Back in Southend with no home phone, no management and hardly a hint of any major record company interest, we were still convinced we could crack it even though tighter, more marketable bands calling themselves “new wave” or “power pop” had learnt by our mistakes. Joe, who had gone back to his day job as a cellarman at Liverpool Street could get into town after work and knocked on a few doors for us. One of these expeditions bore fruit – or a windfall more precisely with a date at the (by now) run down Roxy Club in Covent Garden for 15 quid plus the non negotiable proviso that we could not appear as The Heat to avoid confusion with a newer London band.

Hastily re-christened The Steve Hooker Band we took to the low and dirty stage with our mate Dickie, somebody’s bird and our two top rock chick fans from Brum in tow, then mid raunch between “Little Queenie” and “Let’s Dance” the manager flew on with his safari suit enlightening us that it was “rockenroll” we were playing and shoo’ed us off!
Bravely reverting to our original name, several line up changes saw us through Woodlands Basildon, Bardots Canvey, The Van Gough and The Shrimpers before recording and gigging as The Mystery Girls, The Vampire Lovers and The Steve Hooker Band again.
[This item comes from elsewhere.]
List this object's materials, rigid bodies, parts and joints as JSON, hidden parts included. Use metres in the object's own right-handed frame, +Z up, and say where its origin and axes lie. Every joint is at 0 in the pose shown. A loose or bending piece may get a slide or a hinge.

After a break in 1981 I formed The Shakers and played subsequently with Boz And The Bozmen, then Rumble – I guess I’ll be cranking out for a while to go!
Steve Hooker. Southchurch, Essex 2007.
The Heat at the Roxy Club…

We had supported Wilko Johnson on his first post Feelgoods UK tour and released our ep on local independent takeaway records. We woke up to the reality that we needed to book some dates and studio time ourselves if we were to continue since lady luck had turned her attention elsewhere. As our drummer Joe worked in the cellar at the great eastern hotel Liverpool Street and had socialised a bit in the early punk period he was delegated to knock on a few doors. The Roxy Club although past it’s happening phase was on our list.
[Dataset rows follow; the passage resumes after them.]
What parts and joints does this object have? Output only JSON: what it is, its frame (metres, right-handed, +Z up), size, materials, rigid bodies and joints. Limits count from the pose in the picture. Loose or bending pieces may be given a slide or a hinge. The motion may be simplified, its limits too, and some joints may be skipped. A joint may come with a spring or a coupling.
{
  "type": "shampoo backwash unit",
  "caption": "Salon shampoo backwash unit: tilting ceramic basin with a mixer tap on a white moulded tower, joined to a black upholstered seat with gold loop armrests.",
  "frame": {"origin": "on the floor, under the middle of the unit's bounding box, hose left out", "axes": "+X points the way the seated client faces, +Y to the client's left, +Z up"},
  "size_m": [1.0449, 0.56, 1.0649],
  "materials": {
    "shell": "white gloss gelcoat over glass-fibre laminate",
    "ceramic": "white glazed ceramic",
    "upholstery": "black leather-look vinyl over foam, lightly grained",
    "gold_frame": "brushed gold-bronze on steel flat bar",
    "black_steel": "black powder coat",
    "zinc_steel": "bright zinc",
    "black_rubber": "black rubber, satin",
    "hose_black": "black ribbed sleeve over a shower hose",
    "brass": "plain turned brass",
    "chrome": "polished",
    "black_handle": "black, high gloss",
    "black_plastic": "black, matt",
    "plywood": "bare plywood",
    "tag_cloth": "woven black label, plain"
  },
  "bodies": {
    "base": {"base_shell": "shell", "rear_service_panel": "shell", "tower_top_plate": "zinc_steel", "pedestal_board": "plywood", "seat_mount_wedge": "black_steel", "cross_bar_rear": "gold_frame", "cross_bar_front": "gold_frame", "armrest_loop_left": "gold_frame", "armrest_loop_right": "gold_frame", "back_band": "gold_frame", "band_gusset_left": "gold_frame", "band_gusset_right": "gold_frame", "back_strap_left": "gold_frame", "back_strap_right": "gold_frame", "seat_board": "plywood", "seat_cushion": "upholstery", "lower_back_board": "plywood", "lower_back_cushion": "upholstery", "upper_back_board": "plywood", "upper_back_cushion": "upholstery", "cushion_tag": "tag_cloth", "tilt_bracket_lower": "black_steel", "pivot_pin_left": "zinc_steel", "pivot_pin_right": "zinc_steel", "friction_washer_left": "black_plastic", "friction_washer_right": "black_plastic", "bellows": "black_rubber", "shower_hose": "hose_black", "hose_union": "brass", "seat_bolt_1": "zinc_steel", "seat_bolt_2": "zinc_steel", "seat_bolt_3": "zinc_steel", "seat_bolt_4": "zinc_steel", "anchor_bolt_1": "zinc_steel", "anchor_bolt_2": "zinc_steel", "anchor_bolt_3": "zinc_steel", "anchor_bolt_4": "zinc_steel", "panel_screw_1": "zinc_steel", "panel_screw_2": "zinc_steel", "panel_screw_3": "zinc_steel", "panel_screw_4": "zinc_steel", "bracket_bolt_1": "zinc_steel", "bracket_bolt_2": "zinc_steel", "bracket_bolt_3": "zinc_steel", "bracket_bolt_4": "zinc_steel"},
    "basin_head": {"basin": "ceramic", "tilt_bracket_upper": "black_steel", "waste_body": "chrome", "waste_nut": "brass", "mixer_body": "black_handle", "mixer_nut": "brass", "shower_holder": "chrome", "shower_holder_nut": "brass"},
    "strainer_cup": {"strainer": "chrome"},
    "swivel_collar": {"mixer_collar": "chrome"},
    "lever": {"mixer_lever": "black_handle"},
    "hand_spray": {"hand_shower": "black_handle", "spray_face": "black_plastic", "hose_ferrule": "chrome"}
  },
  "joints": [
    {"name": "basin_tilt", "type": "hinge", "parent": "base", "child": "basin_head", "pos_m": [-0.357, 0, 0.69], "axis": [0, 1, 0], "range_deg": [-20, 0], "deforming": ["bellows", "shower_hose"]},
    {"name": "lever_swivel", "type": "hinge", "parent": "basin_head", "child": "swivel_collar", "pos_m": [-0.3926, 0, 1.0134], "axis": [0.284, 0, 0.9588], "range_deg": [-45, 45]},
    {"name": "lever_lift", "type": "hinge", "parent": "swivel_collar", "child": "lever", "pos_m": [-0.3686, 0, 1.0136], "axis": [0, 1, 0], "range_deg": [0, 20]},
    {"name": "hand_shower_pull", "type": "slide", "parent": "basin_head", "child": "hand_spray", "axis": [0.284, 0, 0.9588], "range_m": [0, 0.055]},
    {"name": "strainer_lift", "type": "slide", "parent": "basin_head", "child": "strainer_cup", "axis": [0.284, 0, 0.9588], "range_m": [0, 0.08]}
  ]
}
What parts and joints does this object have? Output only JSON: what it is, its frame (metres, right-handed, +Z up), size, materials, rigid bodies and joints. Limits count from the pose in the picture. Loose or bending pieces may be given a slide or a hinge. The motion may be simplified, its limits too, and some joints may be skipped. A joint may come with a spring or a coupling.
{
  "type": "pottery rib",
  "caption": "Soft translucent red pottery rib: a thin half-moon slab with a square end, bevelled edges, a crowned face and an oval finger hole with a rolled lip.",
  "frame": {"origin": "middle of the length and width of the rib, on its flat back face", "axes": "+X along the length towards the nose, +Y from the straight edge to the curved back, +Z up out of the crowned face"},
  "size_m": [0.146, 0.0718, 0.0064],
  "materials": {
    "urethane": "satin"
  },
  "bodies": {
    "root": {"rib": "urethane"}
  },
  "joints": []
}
First he hit us with the good news – he had taken our record there at lunchtime and booked us in HEADLINING and that we would be paid (an unusual courtesy we discovered) £15.00 expenses. However there was one condition, we had to change our name! Another “connected” band from London called the Heat was playing there the week before and under no circumstance would our booking be honoured with our usual tag. After Joe (who had a sense of humour) convinced us that the Sex Pistols and Johnny Thunders played under assumed names so we would be in good company we agreed to be billed as the Steve Hooker Band. We even played in Southend three weeks before using the same moniker as a warm up.
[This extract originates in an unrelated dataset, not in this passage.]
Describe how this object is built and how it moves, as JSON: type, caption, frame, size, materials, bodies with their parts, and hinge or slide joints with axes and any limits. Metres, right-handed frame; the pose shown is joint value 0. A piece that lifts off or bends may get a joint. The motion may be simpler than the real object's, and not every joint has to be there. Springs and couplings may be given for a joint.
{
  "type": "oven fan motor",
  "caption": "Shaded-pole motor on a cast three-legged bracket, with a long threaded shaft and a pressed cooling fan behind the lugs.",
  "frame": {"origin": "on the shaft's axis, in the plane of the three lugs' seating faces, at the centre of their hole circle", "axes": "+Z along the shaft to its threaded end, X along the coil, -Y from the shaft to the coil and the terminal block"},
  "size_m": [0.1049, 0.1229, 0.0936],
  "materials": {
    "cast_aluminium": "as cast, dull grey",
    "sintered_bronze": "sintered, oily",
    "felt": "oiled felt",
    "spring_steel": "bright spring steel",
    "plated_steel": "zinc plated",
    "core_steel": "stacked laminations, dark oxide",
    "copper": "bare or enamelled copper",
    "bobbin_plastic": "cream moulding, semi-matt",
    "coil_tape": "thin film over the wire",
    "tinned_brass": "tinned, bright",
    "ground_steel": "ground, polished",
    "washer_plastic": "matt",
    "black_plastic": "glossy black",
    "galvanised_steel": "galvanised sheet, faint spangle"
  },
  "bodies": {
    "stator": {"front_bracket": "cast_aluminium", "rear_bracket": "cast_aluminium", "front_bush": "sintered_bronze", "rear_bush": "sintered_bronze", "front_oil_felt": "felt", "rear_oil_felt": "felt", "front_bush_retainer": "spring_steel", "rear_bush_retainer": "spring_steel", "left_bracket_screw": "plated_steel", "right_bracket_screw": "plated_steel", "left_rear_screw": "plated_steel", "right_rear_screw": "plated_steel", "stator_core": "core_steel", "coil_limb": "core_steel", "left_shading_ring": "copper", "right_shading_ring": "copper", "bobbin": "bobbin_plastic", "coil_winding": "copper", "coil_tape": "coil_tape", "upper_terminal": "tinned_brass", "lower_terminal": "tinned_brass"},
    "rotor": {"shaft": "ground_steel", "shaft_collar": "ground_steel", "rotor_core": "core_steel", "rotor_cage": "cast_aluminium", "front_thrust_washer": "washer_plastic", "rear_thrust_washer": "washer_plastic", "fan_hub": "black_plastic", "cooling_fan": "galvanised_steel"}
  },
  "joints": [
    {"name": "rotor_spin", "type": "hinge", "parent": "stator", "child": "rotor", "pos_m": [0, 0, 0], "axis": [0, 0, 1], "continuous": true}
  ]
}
On arrival, we were given the kind of cold shoulder normally reserved for support acts. We were charged admission for Joe’s mate and somebody’s girlfriend because we were only allowed one guest and that would have to be our roadie, then interrogated by Kevin who had arranged the gig with Joe as to why he had given us a headline slot and agreed to pay us! It was a mystery to me, as we might have been happy to have played for the privilege of being there with a name act but not someone you never heard of and someone you never heard of had a nightly residency by then! We were duly introduced to the other two bands booked to open for us – the Features (fresh faced lads with a Keith fixation – a contradiction in itself) and Bad News (who had supported Bernie Torme at the Marquee and wanted the world to know it). Then Kevin hit us with the sucker punch – we couldn’t headline. Another band who were it seemed friends of his were to be the main act. They were Handbag – a gay trio specialising in Ziggy era Bowie covers, all cropped hair, whale herders, leather jackets, rolled up jeans and boots – YMCA drag before it was invented. A good band but not what one would have expected in London’s top punk nighterie!

So we sound checked to even more abuse for having cheap amps and a old drum kit, Bad News did their thing, the Features threw their shapes through “happy” and other “exiles” type pieces then we were shooed onstage. I wouldn’t say our shambling rhythm ‘n’ blues inspiredmore than mild curiosity except from the two red headed Brummie rock chicks who had followed us from the Wilko tour and a couple of junior skinheads that called out stuff during the first two songs, getting the point soon enough that we were used to much worse where were came from and didn’t care.
Halfway through the set, we played Chuck’s “Little Queenie” – that’s when I noticed Kevin at the side of the stage in his white Travolta suit looking agitated though he had taken little notice of us up till then. A couple of songs later, wanting to take it up a bit for the “finale” we did “Let’s Dance” which was well known at that time from the Ramones cover. Everything seemed to be going well – no hint of a bad atmosphere, then Kevin stepped onto the stage and told me, “You’re playing rock ‘n’ roll – you’ll have to stop”. There wasn’t any riot and the people who came to see us and the club regulars all seemed to find it odd.
As Kevin didn’t seem to want to speak to me or deal with me, Joe who had after all negotiated the date followed him down to his office and after fifteen or twenty minutes of haggling came back with our fifteen quid minus the admission for his mate and the other bloke’s bird. It tickles me to tell my rockabilly buddies how we were booted out of the famous London punk club for playing a Chuck Berry tune!